> _Challenge_: Print each line of the listing once more, precisely as given.

> _Data lines_:
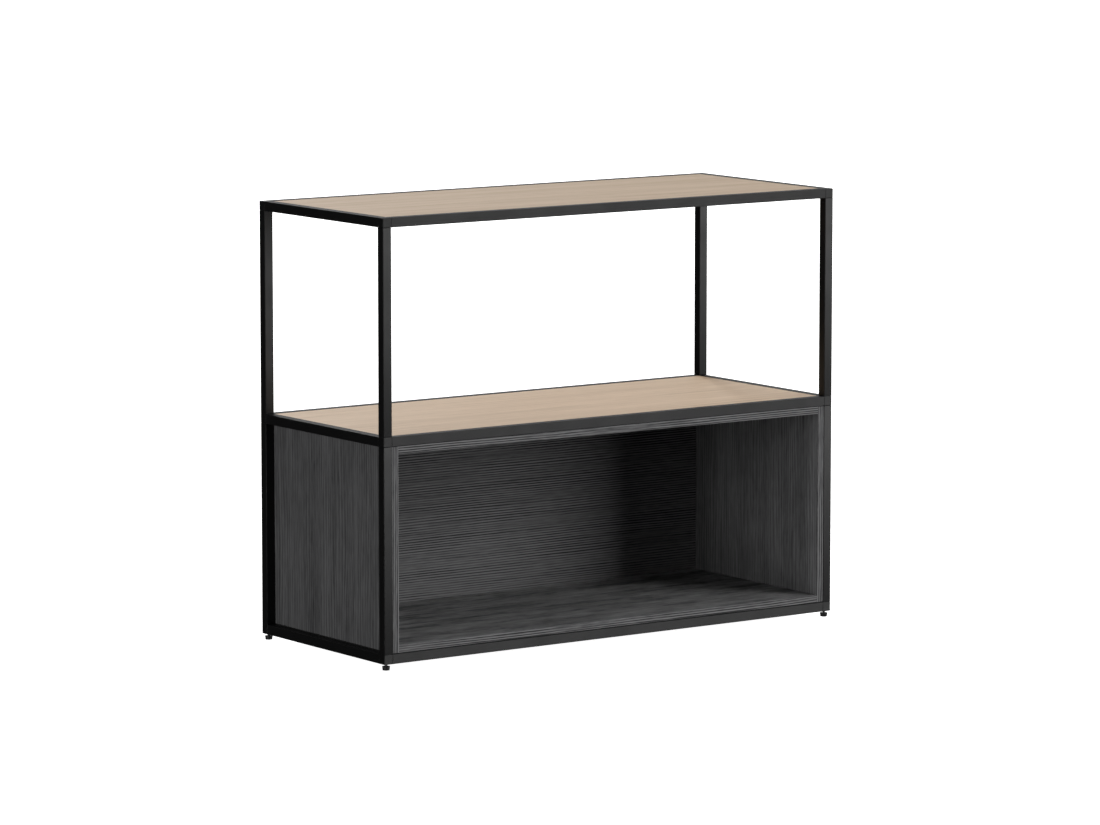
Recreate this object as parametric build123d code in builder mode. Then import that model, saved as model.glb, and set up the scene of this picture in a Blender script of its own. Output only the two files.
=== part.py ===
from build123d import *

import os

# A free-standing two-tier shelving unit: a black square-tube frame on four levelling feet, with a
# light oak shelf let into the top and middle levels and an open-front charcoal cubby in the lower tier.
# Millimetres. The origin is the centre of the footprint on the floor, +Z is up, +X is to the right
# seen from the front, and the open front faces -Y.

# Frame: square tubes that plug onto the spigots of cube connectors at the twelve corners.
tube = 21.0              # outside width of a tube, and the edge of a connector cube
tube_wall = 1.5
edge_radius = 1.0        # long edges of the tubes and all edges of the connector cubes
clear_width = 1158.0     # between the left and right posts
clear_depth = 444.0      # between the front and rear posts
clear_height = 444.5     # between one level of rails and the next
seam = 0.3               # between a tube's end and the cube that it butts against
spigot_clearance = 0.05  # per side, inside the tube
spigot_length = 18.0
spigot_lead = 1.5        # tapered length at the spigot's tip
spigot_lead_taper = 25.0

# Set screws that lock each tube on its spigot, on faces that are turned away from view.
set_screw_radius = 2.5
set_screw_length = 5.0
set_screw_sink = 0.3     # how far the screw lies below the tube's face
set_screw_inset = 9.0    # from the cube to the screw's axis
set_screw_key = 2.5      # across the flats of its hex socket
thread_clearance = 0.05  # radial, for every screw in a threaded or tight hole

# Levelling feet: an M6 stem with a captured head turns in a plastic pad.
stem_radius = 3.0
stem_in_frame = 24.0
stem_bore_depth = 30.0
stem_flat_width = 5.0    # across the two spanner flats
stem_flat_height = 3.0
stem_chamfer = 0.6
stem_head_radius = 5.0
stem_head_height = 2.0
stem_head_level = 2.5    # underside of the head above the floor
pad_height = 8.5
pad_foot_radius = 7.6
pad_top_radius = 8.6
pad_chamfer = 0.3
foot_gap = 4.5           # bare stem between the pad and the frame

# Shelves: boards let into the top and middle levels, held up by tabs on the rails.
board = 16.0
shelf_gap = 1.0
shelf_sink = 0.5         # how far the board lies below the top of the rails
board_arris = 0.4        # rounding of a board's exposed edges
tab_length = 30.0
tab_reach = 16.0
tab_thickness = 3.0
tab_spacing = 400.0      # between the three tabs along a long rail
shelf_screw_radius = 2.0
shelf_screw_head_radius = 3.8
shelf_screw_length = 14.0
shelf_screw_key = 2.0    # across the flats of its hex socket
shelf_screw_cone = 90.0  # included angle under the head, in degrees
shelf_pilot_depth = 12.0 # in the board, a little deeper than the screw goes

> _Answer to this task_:
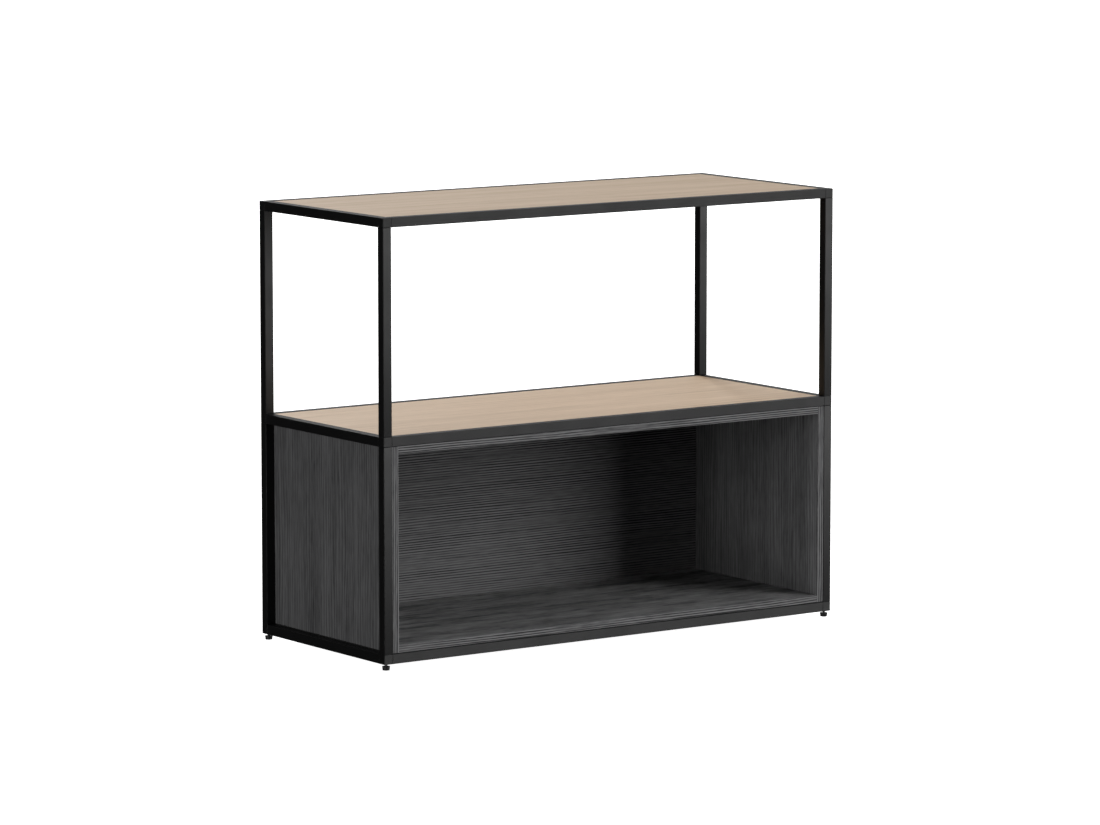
Recreate this object as parametric build123d code in builder mode. Then import that model, saved as model.glb, and set up the scene of this picture in a Blender script of its own. Output only the two files.
=== part.py ===
from build123d import *

import os

# A free-standing two-tier shelving unit: a black square-tube frame on four levelling feet, with a
# light oak shelf let into the top and middle levels and an open-front charcoal cubby in the lower tier.
# Millimetres. The origin is the centre of the footprint on the floor, +Z is up, +X is to the right
# seen from the front, and the open front faces -Y.

# Frame: square tubes that plug onto the spigots of cube connectors at the twelve corners.
tube = 21.0              # outside width of a tube, and the edge of a connector cube
tube_wall = 1.5
edge_radius = 1.0        # long edges of the tubes and all edges of the connector cubes
clear_width = 1158.0     # between the left and right posts
clear_depth = 444.0      # between the front and rear posts
clear_height = 444.5     # between one level of rails and the next
seam = 0.3               # between a tube's end and the cube that it butts against
spigot_clearance = 0.05  # per side, inside the tube
spigot_length = 18.0
spigot_lead = 1.5        # tapered length at the spigot's tip
spigot_lead_taper = 25.0

# Set screws that lock each tube on its spigot, on faces that are turned away from view.
set_screw_radius = 2.5
set_screw_length = 5.0
set_screw_sink = 0.3     # how far the screw lies below the tube's face
set_screw_inset = 9.0    # from the cube to the screw's axis
set_screw_key = 2.5      # across the flats of its hex socket
thread_clearance = 0.05  # radial, for every screw in a threaded or tight hole

# Levelling feet: an M6 stem with a captured head turns in a plastic pad.
stem_radius = 3.0
stem_in_frame = 24.0
stem_bore_depth = 30.0
stem_flat_width = 5.0    # across the two spanner flats
stem_flat_height = 3.0
stem_chamfer = 0.6
stem_head_radius = 5.0
stem_head_height = 2.0
stem_head_level = 2.5    # underside of the head above the floor
pad_height = 8.5
pad_foot_radius = 7.6
pad_top_radius = 8.6
pad_chamfer = 0.3
foot_gap = 4.5           # bare stem between the pad and the frame

# Shelves: boards let into the top and middle levels, held up by tabs on the rails.
board = 16.0
shelf_gap = 1.0
shelf_sink = 0.5         # how far the board lies below the top of the rails
board_arris = 0.4        # rounding of a board's exposed edges
tab_length = 30.0
tab_reach = 16.0
tab_thickness = 3.0
tab_spacing = 400.0      # between the three tabs along a long rail
shelf_screw_radius = 2.0
shelf_screw_head_radius = 3.8
shelf_screw_length = 14.0
shelf_screw_key = 2.0    # across the flats of its hex socket
shelf_screw_cone = 90.0  # included angle under the head, in degrees
shelf_pilot_depth = 12.0 # in the board, a little deeper than the screw goes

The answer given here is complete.